I cannot overlook how obfuscated this situation has become due to several factors, though. First, the redefinition of incumbent telephone and cable tv monopolies into ISPs. The former comes from a world of common carriage, and the latter, Hollywood. Neither of them, beyond supporting simple transport, were progenerative in the development of the Internet, and they continue to fight off the end to end principles of the Internet to this day.

At a minimum there should be a law that says journalists must specify "ISPs with SMP" as such when referring to the telcos and MSOs, forbading them to be called simply "ISP."

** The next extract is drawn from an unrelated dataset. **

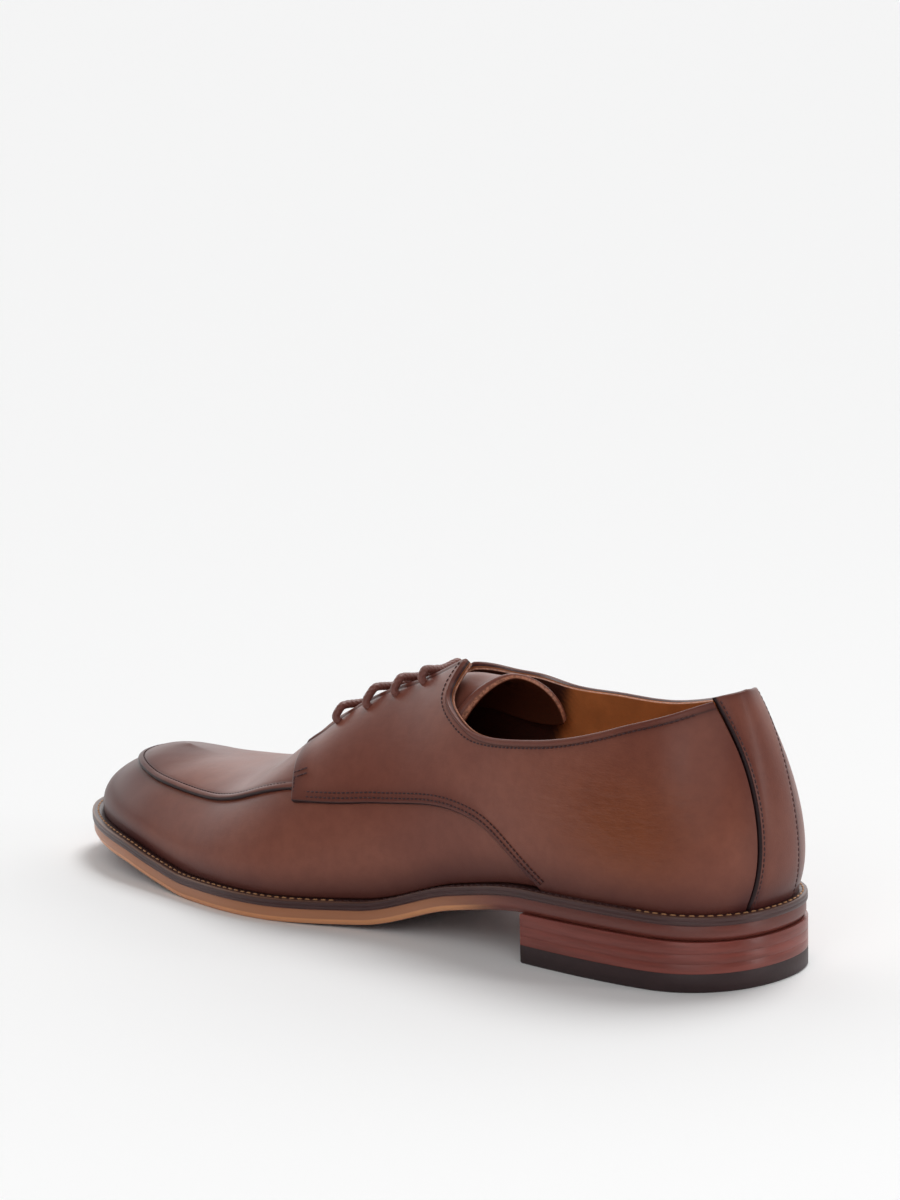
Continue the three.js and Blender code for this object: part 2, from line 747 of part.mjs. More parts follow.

Secondly, those ISPs possessing SMP have managed to incorporate in their repertoires, on top of their legitimate 'best effort' Internet access and whatever remnants of common carriage still remains, voice, video and data "services" that emanate from their cores, at the center of their labyrinthine architectures. Those "services" that they provide, which the public ostensibly so badly demands, compete with everyone else's best effort traffic flows that are comprised of "applications" residing at the edge (as opposed to the core). Should those services be banned? Certainly not. At the same time, however, they should not be confused with, or create confusion over, the definition of inter-networking, i.e., the Internet.

So the struggle to achieve a fair playing field is compounded by the existence of two different types of playing fields: edge-based (Internet) and core-based (content & other services-provisioning).

While these arguments may come across as largely mundane, by now, if not utterly cliché, they nonetheless remain fundamental to the problem.